Zeby jeszcze tak w PL po kolędzie było?
Księdza zapraszam a nie pakuje mi się do domu niczym nachalny akwizytor?
Przecież “po kolędzie” ksiądz puka tylko tam, gdzie ministrantowi (kilka dni wcześniej) potwierdzono chęć spotkania
No nie wszedzie. U mnie w parafii narzuca dzien, nie podajac nawet konkretnej godziny. Co proboszcz to obyczaj. I chodzi bez ministranta jako herolda.
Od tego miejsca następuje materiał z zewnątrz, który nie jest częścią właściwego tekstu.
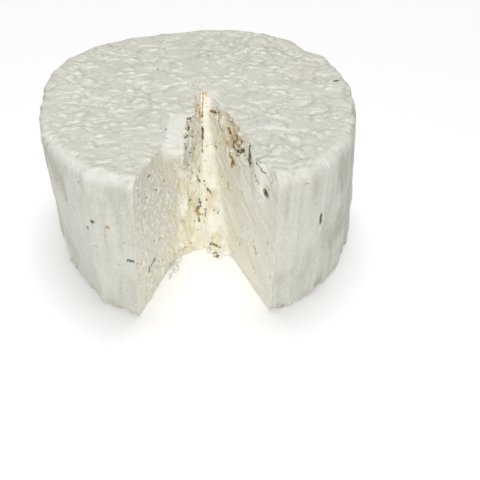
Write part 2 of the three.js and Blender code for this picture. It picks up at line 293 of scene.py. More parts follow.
def top_shade_and_highlight(x, y):
    """How dark the top is painted, about 0 to 1: painted shade where it is deeper than 2 mm away on four
    sides and towards the back, away from the front light, and less under the painted highlight on the front
    of the rim."""
    around = sum(wrinkles(x + off_x, y + off_y) for off_x, off_y in ((2, 0), (-2, 0), (0, 2), (0, -2)))
    depth = wrinkles(x, y)
    angle = np.arctan2(y, x)
    inset = skin_reach(angle, WHEEL_RADIUS, WHEEL_HEIGHT) - np.hypot(x, y)
    rim_highlight = swells(angle, PAINTED_RIM_HIGHLIGHT) * (1 - step(2, 8, inset))
    return 0.25 + 0.1 * depth + 0.9 * (depth - around / 4) + 0.14 * step(10, 90, y) - rim_highlight


def crack_closeness(x, y):
    """1 on the crack that runs on behind the notch's tip, 0 one crack width away from it."""
    run = CRACK_END - APEX
    offset_x, offset_y = x - APEX[0], y - APEX[1]
    share = np.clip((offset_x * run[0] + offset_y * run[1]) / (run @ run), 0, 1)
    away = np.hypot(offset_x - share * run[0], offset_y - share * run[1])
    return np.clip(1 - away / CRACK_WIDTH, 0, 1) * (1 - 0.6 * share)


def top_surface(x, y):
    """Height of the top, and how much of it is freshly chipped."""
    angle = np.arctan2(y, x)
    reach = np.hypot(x, y)
    inset = np.clip(skin_reach(angle, WHEEL_RADIUS, WHEEL_HEIGHT) - reach, 0, None)
    drop = rim_fall(angle, inset)
    share = 1 - step(0.5, 3.5, drop)
    band = 0.3 + 0.7 * step(5, 16, inset)
    pinch = PINCH_CREASE * pinched(angle) * step(WHEEL_RADIUS - PINCH_REACH, WHEEL_RADIUS, reach)
    lump = oval(x, y, LUMP_AT, LUMP_WIDE, LUMP_DEEP)
    pleats = 0.4 * (0.3 + flutes(angle, WHEEL_HEIGHT)) * (1 - step(3, RIM_BAND, inset))
    depth = band * wrinkles(x, y) + pleats
    crack = CRACK_DEPTH * crack_closeness(x, y)
    level = WHEEL_HEIGHT - drop - share * (depth + pinch) - crack + LUMP_RISE * lump * (1 - share)
    across = (x - CHIP_LEFT) / (CHIP_RIGHT - CHIP_LEFT)
    facet = WHEEL_HEIGHT - CHIP_RISE - (CHIP_FALL - CHIP_RISE) * across + 0.15 * noise(x / 3, y / 3, 2.5)
    ragged = 0.8 * noise(x / 3, y / 3, 6.5)
    chipped = step(-0.5, 0.8, x - CHIP_LEFT + ragged) * step(-0.5, 0.8, CHIP_BACK - y + ragged)
    chipped = chipped * step(-0.5, 0.8, y - CHIP_FRONT) * step(-0.5, 0.8, CHIP_RIGHT - x)
    return level + chipped * (np.minimum(facet, level) - level), chipped


def top_height(x, y):
    """Height of the top alone."""
    return top_surface(x, y)[0]


def foot_height(x, y):
    """Height of the foot: on the floor, rounded up at its edge, with a few shallow hollows."""
    inset = skin_reach(np.arctan2(y, x), WHEEL_RADIUS, 0) - np.hypot(x, y)
    inset = np.clip(inset + 1.2 * noise(x / 3, y / 3, 9.5), 0.2 * FOOT_ROUND, None)
    inside = np.clip(FOOT_ROUND - inset, 0, None)
    hollows = 0.8 * step(0.1, 0.9, noise(x / 7, y / 7, 4.5)) * step(2, 8, inset)
    return FOOT_ROUND - np.sqrt(FOOT_ROUND ** 2 - inside ** 2) + hollows


def side_section(rows):
    """Radius and height of each row of the side: half the foot's round, the wall, and closer rows
    up the rim to its seam with the top."""
    foot_rows, rim_rows = rows // 25, rows // 8
    foot_turn = np.linspace(math.pi / 4, math.pi / 2, foot_rows + 1)
    wall = np.linspace(FOOT_ROUND, WHEEL_HEIGHT - RIM_REACH, rows - foot_rows - rim_rows + 1)
    rim = np.linspace(WHEEL_HEIGHT - RIM_REACH, WHEEL_HEIGHT - RIM_MEET, rim_rows + 1)
    foot_radius = WHEEL_RADIUS - FOOT_ROUND * (1 - np.sin(foot_turn))
    radius = np.concatenate([foot_radius, np.full(len(wall) + len(rim) - 2, WHEEL_RADIUS)])
    height = np.concatenate([FOOT_ROUND * (1 - np.cos(foot_turn)), wall[1:], rim[1:]])
    return radius, height


def from_apex(reach, direction):
    """Points at distances from the apex in directions in degrees."""
    turn = np.radians(direction)
    return APEX + np.stack([reach * np.cos(turn), reach * np.sin(turn)], -1)


def on_left_cut(reach, height):
    """Points of the left cut by height: the knife leaned out towards the foot."""
    return from_apex(reach, LEFT_CUT + LEFT_CUT_LEAN * (1 - height / WHEEL_HEIGHT))


def on_right_cut(reach, height):
    """Points of the right cut, the same at every height: this stroke went straight down."""
    return from_apex(reach, np.full(np.shape(height), RIGHT_CUT))


def cut_ends(on_cut, radius, height):
    """Where a cut leaves the drum at each row: the distance is corrected until it meets the skin."""
    reach = np.array(radius, float)
    for _ in range(8):
        point = on_cut(reach, height)
        skin = side_reach(np.arctan2(point[:, 1], point[:, 0]), radius, height)
        reach = reach + skin - np.hypot(point[:, 0], point[:, 1])
    return on_cut(reach, height)


def crease(height):
    """Bottom of the tear: leans back steadily from the foot, then lies over to the apex."""
    share = (height / WHEEL_HEIGHT)[..., None]
    back = APEX - np.array([0, CREASE_LIP])
    lip = step(WHEEL_HEIGHT - CREASE_LIP_DROP, WHEEL_HEIGHT, height)[..., None]
    return CREASE_FOOT + (back - CREASE_FOOT) * share + lip * np.array([0, CREASE_LIP])


def left_corners(height):
    """Crease, shoulder and start of the knife cut on the left, at each height."""
    reach = LEFT_TEAR_FOOT - LEFT_TEAR_LEAN * height
    reach = reach + SHOULDER_REACH * step(SHOULDER_FROM, WHEEL_HEIGHT, height)
    tear, start = on_left_cut(reach, height), crease(height)
    wing = (tear + start) / 2
    pull = step(SHOULDER_LOW, SHOULDER_HIGH, height)[..., None]
    return start, wing + (SHOULDER - wing) * pull, tear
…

Narzuca dzień, prawda. Nie podaje godziny, też prawda (bo i skąd ma wiedzieć, gdzie sobie dłużej pogada Widocznie Twój proboszcz ma problem z ministrantami. U mnie proboszcz nie ma wikarego, sam ogarnia kościół, cmentarz, Dom Opieki i religię w szkole (wprawdzie tylko 4 klasy, ale zawsze coś). A po kolędzie chodzi z 2, czasami 3 ministrantami. Oni też chcą zarobić :)))
I dobrze. A zaczęło nie od karteczek w skrzynkach pocztowych z napisem “nie wrzucać ulotek i reklam”.
Mój probosz to ma problemy z dobrym wychowaniem przede wszystkim. Nie liczac malego drobiazgu, ze jego pogadanie to ankieta -wywiad i cos co co mozna zaliczyc do grzechów glownych zwykle podawanych jako nr 1 i 2.
Piszę oczywiscie o Polsce.
Ja mam inny problem, bo wzięłam lek na noc, którego się nie bierze wtedy, bo nie można spać…Taka jestem przytomna. Starość.
Sprawa prosta, omijac apteki. A i w kieszeni wiecej zostanie…
Omijać, ale to lek na myślenie dla staruszków. Tylko ja nie myślę i wzięłam wieczorem …
Zawsze było dokładnie tak jak piszesz,@Gra…
A 10 lat temu,był taki młody ksiądz który za żadne skarby nie chciał koperty…Nosił taką przedwojenna pelerynę i rzucał cień identyczny jak …Nosferatu
Jeśli sie coś zmieniło to…czasy.
Kiedyś na księdza czekaliśmy…“od Teleekspresu do dziennika” bo wszyscy go zatrzymywali i częstowali.
Dzisiaj można sie umówić z dokładnością do kwadransa…
Jak wszędzie sa ludzie i ludziska jak widać.
W Warszawie nie było nigdy takiego zwyczaju. Mieszkałem w kilku parafiach i ksiądz zawsze chodził w pojedynkę po wcześniejszym ogłoszeniu grafiku z ambony i powieszeniu kartki na klatce schodowej. Ministranci nigdy z księdzem tu nie chadzali.
A w wielu krajach (np. w USA) ksiądz chodzi po kolędzie tylko do tych ludzi, którzy sami wyrażą takie życzenie a nie wprasza się jak domokrążca.
Jak krotko mieszkamam na Widzewie to ministranci w charakterze heroldow roznosili kartki z dniem najscia kontrolera koscielnych kartotek i poborcy. Ale nawet odmowa przyjecia nie gwarntowala, że poborca nie bedzie się dobijal. Osiedle bylo nowe to walczyl o liczebnosc trzódki.
A cięta na nich bylam. Bo pod nowy kościoł zgarnęli najladniejsza część nowo powstajacego parku.
W starym mialy byc salki katechetyczne, a jest magazyn diabli wiedzą czego.
Inne zwyczaje. Ale napisałam prawdę. Mieszkałam w 3 parafiach. Zawsze ministrant był kilka dni wcześniej itd… Zresztą @collins02, też poznaniak potwierdził to.